We are not convinced that the impact of the opening remarks so prejudiced defendant that the trial court abused its discretion in denying the mistrial motion. The court instructed the jury that opening remarks are not to be considered as evidence. In addition, defense counsel vociferously focused in closing argument on the prosecutor's failure to produce the fingerprint evidence. See record, supp. vol. 3, at 49, 50, 52-53, 62. Finally, even the prosecutor in his closing argument mitigated the effect of his error:


Now, ladies and gentlemen, the government did not present every single piece of evidence that it said it would at the start of this trial. At the beginning of the case we said that in addition to all of the other evidence implicating Mr. Tolman we would present fingerprint evidence implicating Mr. Tolman. Ladies and gentlemen, that did not happen.


The government did not present fingerprint evidence. No fingerprint evidence was admitted so, ladies and gentlemen, what's a jury to do. The jury's role is to look at the evidence that is admitted and make the best decision that it can based on the evidence that came in.

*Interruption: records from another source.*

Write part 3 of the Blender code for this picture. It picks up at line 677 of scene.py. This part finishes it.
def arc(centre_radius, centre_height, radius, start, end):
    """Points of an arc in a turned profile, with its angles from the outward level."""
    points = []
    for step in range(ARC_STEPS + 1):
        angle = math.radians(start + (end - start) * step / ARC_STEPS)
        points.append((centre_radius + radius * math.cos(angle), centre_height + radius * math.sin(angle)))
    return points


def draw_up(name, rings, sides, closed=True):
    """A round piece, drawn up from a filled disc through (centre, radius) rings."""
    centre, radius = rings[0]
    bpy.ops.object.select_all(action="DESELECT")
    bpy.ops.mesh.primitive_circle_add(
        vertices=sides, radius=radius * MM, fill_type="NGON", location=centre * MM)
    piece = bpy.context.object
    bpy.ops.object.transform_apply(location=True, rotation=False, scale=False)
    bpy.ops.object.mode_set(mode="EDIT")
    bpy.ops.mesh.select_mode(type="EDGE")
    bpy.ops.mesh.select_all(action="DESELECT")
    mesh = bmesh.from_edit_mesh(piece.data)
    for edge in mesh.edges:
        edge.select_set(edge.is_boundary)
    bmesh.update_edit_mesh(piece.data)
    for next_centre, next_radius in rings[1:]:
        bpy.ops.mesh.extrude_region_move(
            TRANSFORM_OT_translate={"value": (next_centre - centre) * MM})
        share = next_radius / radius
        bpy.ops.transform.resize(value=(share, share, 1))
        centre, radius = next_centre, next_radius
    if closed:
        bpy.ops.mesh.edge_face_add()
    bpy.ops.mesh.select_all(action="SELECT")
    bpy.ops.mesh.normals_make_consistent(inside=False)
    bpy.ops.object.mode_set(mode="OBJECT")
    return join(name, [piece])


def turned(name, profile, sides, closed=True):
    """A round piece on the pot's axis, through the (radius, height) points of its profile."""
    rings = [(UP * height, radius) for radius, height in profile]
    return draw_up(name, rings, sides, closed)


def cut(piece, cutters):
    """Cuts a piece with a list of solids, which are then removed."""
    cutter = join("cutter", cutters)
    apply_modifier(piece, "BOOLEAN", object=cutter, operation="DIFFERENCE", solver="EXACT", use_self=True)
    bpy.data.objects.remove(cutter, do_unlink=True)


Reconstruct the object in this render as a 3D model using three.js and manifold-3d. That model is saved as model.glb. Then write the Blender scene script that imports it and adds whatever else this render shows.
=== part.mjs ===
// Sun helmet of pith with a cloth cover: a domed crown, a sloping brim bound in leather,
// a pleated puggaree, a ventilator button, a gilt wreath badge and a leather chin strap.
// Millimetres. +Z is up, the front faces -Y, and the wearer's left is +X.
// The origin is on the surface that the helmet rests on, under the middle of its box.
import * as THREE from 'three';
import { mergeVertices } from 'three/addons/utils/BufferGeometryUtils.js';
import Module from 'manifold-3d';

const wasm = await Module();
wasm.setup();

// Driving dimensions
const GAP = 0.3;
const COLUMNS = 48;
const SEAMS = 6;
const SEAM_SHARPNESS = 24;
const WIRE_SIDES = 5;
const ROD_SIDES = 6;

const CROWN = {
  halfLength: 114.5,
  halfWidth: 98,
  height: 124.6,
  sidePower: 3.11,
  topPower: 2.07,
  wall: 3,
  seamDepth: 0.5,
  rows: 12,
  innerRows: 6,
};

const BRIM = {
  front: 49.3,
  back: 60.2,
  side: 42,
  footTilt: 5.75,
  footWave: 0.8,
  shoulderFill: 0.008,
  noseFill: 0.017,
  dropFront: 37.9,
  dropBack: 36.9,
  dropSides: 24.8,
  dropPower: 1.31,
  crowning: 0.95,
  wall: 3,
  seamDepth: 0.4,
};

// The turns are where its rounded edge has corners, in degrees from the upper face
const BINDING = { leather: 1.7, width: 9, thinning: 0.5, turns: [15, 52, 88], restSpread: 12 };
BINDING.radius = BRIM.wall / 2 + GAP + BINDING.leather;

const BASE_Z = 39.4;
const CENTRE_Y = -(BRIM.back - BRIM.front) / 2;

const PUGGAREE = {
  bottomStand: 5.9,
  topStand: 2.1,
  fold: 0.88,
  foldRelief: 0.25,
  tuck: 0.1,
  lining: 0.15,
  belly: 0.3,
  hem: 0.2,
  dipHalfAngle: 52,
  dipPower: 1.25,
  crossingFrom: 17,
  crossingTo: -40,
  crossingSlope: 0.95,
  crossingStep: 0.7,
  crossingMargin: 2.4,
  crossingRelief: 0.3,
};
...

Id. at 35. The Government did not attempt to capitalize on any innuendo regarding the actual presence of such fingerprint evidence and the "technicality" that prevented the jury from considering it. We thus hold that the trial court's denial of defendant's motion for a mistrial did not constitute an abuse of discretion. See Mares v. United States, 409 F.2d 1083 (10th Cir.1968), cert. denied, 394 U.S. 963, 89 S.Ct. 1314, 22 L.Ed.2d 564 (1969) (applying an abuse of discretion standard in such a case).